For Americans, luxury begins with function. That's why we can view the development of the decorative arts as a trajectory of ever more rare or beautiful versions of useful objects, like the chandelier. During the day, the crystals capture light and transfer it around the room. In the evening, those same crystals amplify and intensify the act of illumination. Function comes first and last.



If a design element is unnecessary, irrelevant, or inappropriate, it's not worth it. That's why grace is a luxury. Grace is refinement. It comes from rigor, discipline, precision, and a special kind of economy. Think of a white room, where nuance and subtlety create serenity and intimacy. Luxury doesn't have to shout. Clean, enlightened, intelligent spaces--quiet in their variety and full of finesse--converse, softly.

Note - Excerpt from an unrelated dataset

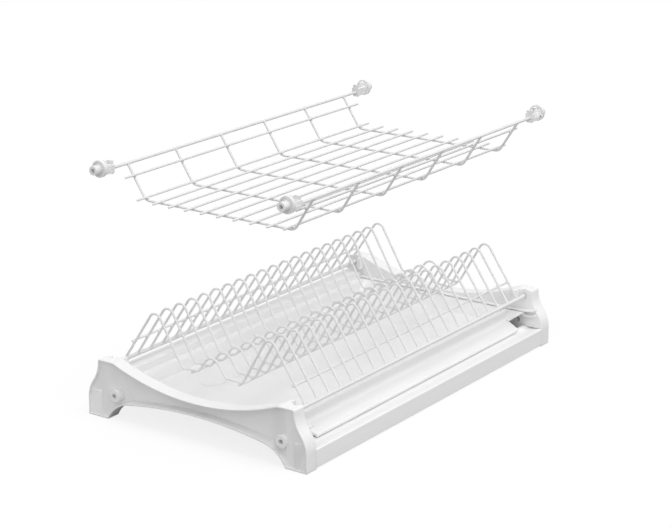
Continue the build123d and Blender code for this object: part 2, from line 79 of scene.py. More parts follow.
# A tangent is taken over this far to each side, in metres
TANGENT_REACH = 1e-5
# Rings and sides of a weld's bridge of coating, its poles counted among the rings
WELD_RINGS, WELD_SIDES = 7, 10

Socket = bpy.types.NodeSocket
# Sockets of a colour Mix node: its two colours and its result
MIX_A, MIX_B, MIX_RESULT = 6, 7, 2


# Colours and nodes


def linear(code: str) -> tuple[float, float, float, float]:
    """Turns an sRGB hex colour to linear light, by the curve of the sRGB standard.

    Args:
        code: six hex digits, such as "F2F2F2".

    Returns:
        Red, green, blue and an alpha of 1.
    """
    parts = [int(code[i : i + 2], 16) / 255 for i in (0, 2, 4)]
    red, green, blue = [p / 12.92 if p <= 0.04045 else ((p + 0.055) / 1.055) ** 2.4 for p in parts]
    return red, green, blue, 1.0


def add_node(tree: bpy.types.NodeTree, kind: str, settings: dict[str | int, object],
             links: dict[str | int, Socket]) -> bpy.types.Node:
    """Adds one node with its settings and links.

    Args:
        tree: the node tree.
        kind: the node's bl_idname.
        settings: attribute, or input socket name or index, to value.
        links: input socket name or index to the output socket that feeds it.

    Returns:
        The node.
    """
    node = tree.nodes.new(kind)
    for name, value in settings.items():
        if isinstance(name, str) and name in node.bl_rna.properties:
            setattr(node, name, value)
        else:
            node.inputs[name].default_value = value
    for name, source in links.items():
        tree.links.new(source, node.inputs[name])
    return node


# Finishes


class Grain(Enum):
    """How a moulded or drawn surface is textured, as stretch along X, Y and Z."""

    EVEN = (1.0, 1.0, 1.0)
    DRAWN_ALONG_X = (0.02, 1.0, 1.0)


@dataclass(frozen=True)
class Pattern:
    """One layer of noise: its detail and roughness, and the span of its values that is used."""

    detail: float
    roughness: float
    low: float
    high: float


TONE_PATCHES = Pattern(detail=3.0, roughness=0.55, low=0.32, high=0.68)
SURFACE_GRAIN = Pattern(detail=3.0, roughness=0.6, low=0.3, high=0.7)
GLOSS_MARKS = Pattern(detail=2.0, roughness=0.5, low=0.3, high=0.7)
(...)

The pleasure (and therefore the work) of decorating is frequently in the details. Details require invention. Specific and unique, the details that create the most delight may not be the most easily discernible--the use of hand-blown glass, say, instead of standard glazing. Details affect how you feel in a room, which is why some choices may be more important than other, more obvious indulgences.

Americans cherish our right to choose. What's democracy without it? Without the promise of options, where's the American dream? Decoration is simply choice (and the American dream) expressed at home. Luxury lies in limiting the thousands of available choices to the two or three best and most loved--with nothing wasted, nothing in excess. Perfection of its kind.

To paraphrase an old French adage: "If you have a dollar, spend fifty cents on bread and fifty cents for flowers." Yes, we must care for ourselves. Yes, we are responsible for our families. Yes, we all want more than basic necessities. How we achieve that is up to each of us, which is why choice is the greatest luxury of all. Opt for what you love most? Fill your life as full as possible? We all do that at whatever level we can afford. So spend your fifty cents on bread. But treat yourself to the fifty cents for flowers. Luxury is a necessity--the best possible choice for a life well-lived.